Opinion
No. 08-1520.
Submitted Pursuant to Third Circuit LAR 34.1(a) January 28, 2009.
Opinion filed: March 18, 2009.
On Petition for Review of an Order of the Board of Immigration Appeals (Agency No. A40-124-164), Immigration Judge: Honorable Walter A. Durling.
Robert T. Balaban, Esq., Harrisburg, PA, for Petitioner.
Richard M. Evans, Esq., Brooke M. Maurer, Esq., Andrew J. Oliveira, Esq., United States Department of Justice, Office of Immigration Litigation, Washington, DC, for Respondent.
Before: MCKEE, NYGAARD, and ROTH, Circuit Judges.
OPINION
Odicho Narsa Iecho, a native of Syria, was admitted to the United States as a lawful permanent resident in 1986. In September 2006, Iecho was charged as removable as an aggravated felon and for having committed two crimes involving moral turpitude. The IJ dismissed the aggravated felony charge and granted cancellation of removal. The government appealed. In April 2007, the BIA concluded that Iecho was an aggravated felon and sustained the appeal. It reinstated the removal proceedings and remanded the proceedings to the IJ. The IJ then denied Iecho's request for withholding of removal but granted relief under the Convention Against Torture. The BIA vacated the IJ's decision and ordered Iecho removed. Iecho then filed a timely petition for review.
Iecho argues that he has not been convicted of an aggravated felony. In August 2005, Iecho pleaded guilty to one count of trafficking in unauthorized access devices (stolen credit card numbers). Two counts of possessing fifteen or more unauthorized access devices were dismissed. In his plea agreement, Iecho agreed that the appropriate loss amount for each of the 557 stolen credit cards involved was $100 for a total of $55,700.
We have jurisdiction to consider whether Iecho is an aggravated felon and exercise plenary review over the BIA's conclusion. Garcia v. Attorney General, 462 F.3d 287, 290-91 (3d Cir. 2006). The term "aggravated felony" includes an offense that "involves fraud or deceit in which the loss to the victim or victims exceeds $10,000." 8 U.S.C. § 1101(a)(43)(M)(i). Because this subsection specifies a mandatory loss amount, we may depart from the usual categorical approach and look at the indictment, plea, verdict, and sentence. Alaka v. Attorney General, 456 F.3d 88, 105-06 (3d Cir. 2006).

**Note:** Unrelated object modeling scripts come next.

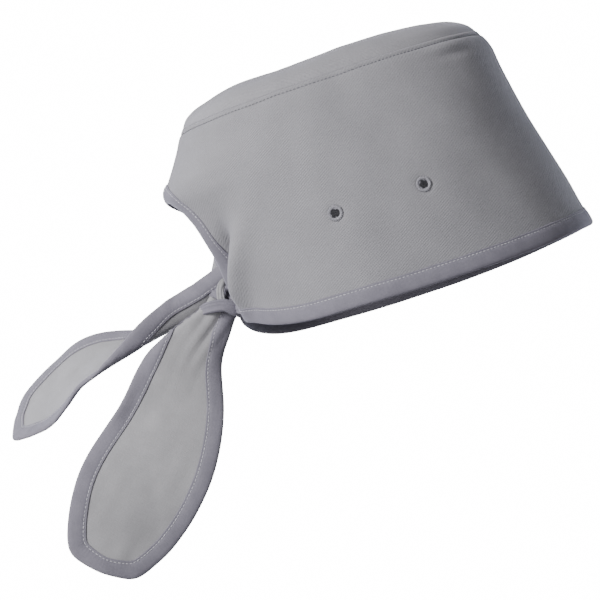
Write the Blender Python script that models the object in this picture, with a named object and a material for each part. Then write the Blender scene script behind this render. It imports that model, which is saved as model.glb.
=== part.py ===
"""Cook's skull cap as worn on a level head, ties knotted at the nape.

The origin is the centre of the head opening. +Z is up, +X points to the front
of the cap and +Y to the wearer's left. Sizes are millimetres; points are
turned to metres when the objects are made.
"""

import bpy
import numpy as np
from mathutils import Vector
from mathutils.geometry import delaunay_2d_cdt

for old in list(bpy.data.objects):
    bpy.data.objects.remove(old, do_unlink=True)

METRES = 0.001

# Head opening, front to back and side to side, over the binding.
HEAD_LENGTH = 200.0
HEAD_BREADTH = 165.0
CROWN_HEIGHT = 114.0
DOME_RISE = 14.3
# How far the middle of each side hangs below the front of the rim.
RIM_DIP = 6.5
# Degrees by which the front of the rim is raised when worn.
WEARING_TILT = 18.5

ARCH_TOP = 79.2
ARCH_HALF_WIDTH = 22.0
PANEL_END_HALF_GAP = 11.0
PANEL_END_TOP = 27.0

CLOTH = 1.2
TIE_CLOTH = 1.4
TAPE = 0.9
TAPE_WIDTH = 8.6
GAP = 0.3
# Height of the tape's legs over the cloth, so that both can bend together.
TAPE_LIFT = 0.6

EYELET_SPREAD = 24.4
EYELET_SHIFT = -9.0
EYELET_HEIGHT = 43.5
EYELET_OUTER = 7.9
EYELET_HOLE = 4.8
EYELET_THICK = 2.0

TIE_LENGTH = 150.0
TIE_WIDTH = 66.0

# Knot: place behind the middle of the opening and above the rim, and its size.
KNOT_BACK = 0.4725 * HEAD_LENGTH
KNOT_UP = 0.215 * CROWN_HEIGHT
KNOT_HALF = (6.4, 10.9, 8.4)

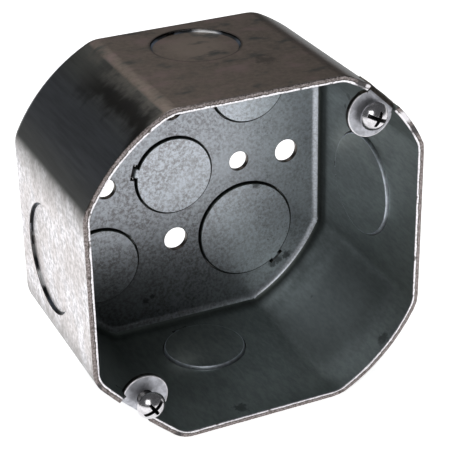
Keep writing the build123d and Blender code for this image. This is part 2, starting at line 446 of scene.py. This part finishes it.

In Alaka, the petitioner pleaded guilty to one count of bank fraud which involved a loss of $4,000. The sentencing court included the loss amount from two dismissed charges to find the intended loss to be $47,969. We determined that the loss tied to the dismissed charges was improperly considered in the analysis of whether Alaka's conviction was an aggravated felony. Id. at 105. Iecho, relying upon the following statement from Alaka, argues that the loss amount for sentencing purposes should not be used as the loss amount for the purposes of 8 U.S.C. § 1101(a)(43)(M)(i).
Allowing the loss calculated for sentencing purposes to supersede the amount designated in the plea agreement 'would divorce the $10,000 loss requirement from the conviction requirement, [citing 8 U.S.C. § 1227(a)(2)(A)(iii)], because relevant conduct for sentencing purposes need not be admitted, charged in the indictment, or proven to a jury.'
Alaka, 456 F.3d at 108 (citation omitted). Here, however, Iecho admitted in the plea agreement that $55,700 was the loss involved. In Alaka, we stated that the plea agreement controlled the analysis. "In other words, because it is the plea agreement that establishes the offense for which the defendant will be convicted, it is to that agreement, and not the indictment or the sentence, that we look in determining the intended loss." Id. at 107. Here, the plea agreement establishes that the loss was over the $10,000 requirement. Thus, we agree with the BIA that Iecho is an aggravated felon.
Because Iecho is an aggravated felon, our review of the BIA's denial of relief under the CAT is limited to constitutional claims or questions of law. 8 U.S.C. § 1252(a)(2)(C). While he argues that the BIA erred as a matter of law in denying relief under the CAT, Iecho does not raise any constitutional claims or questions of law with respect to that issue. His arguments challenging the BIA's acceptance of the government's first appeal are without merit.
For the above reasons, we will deny the petition for review.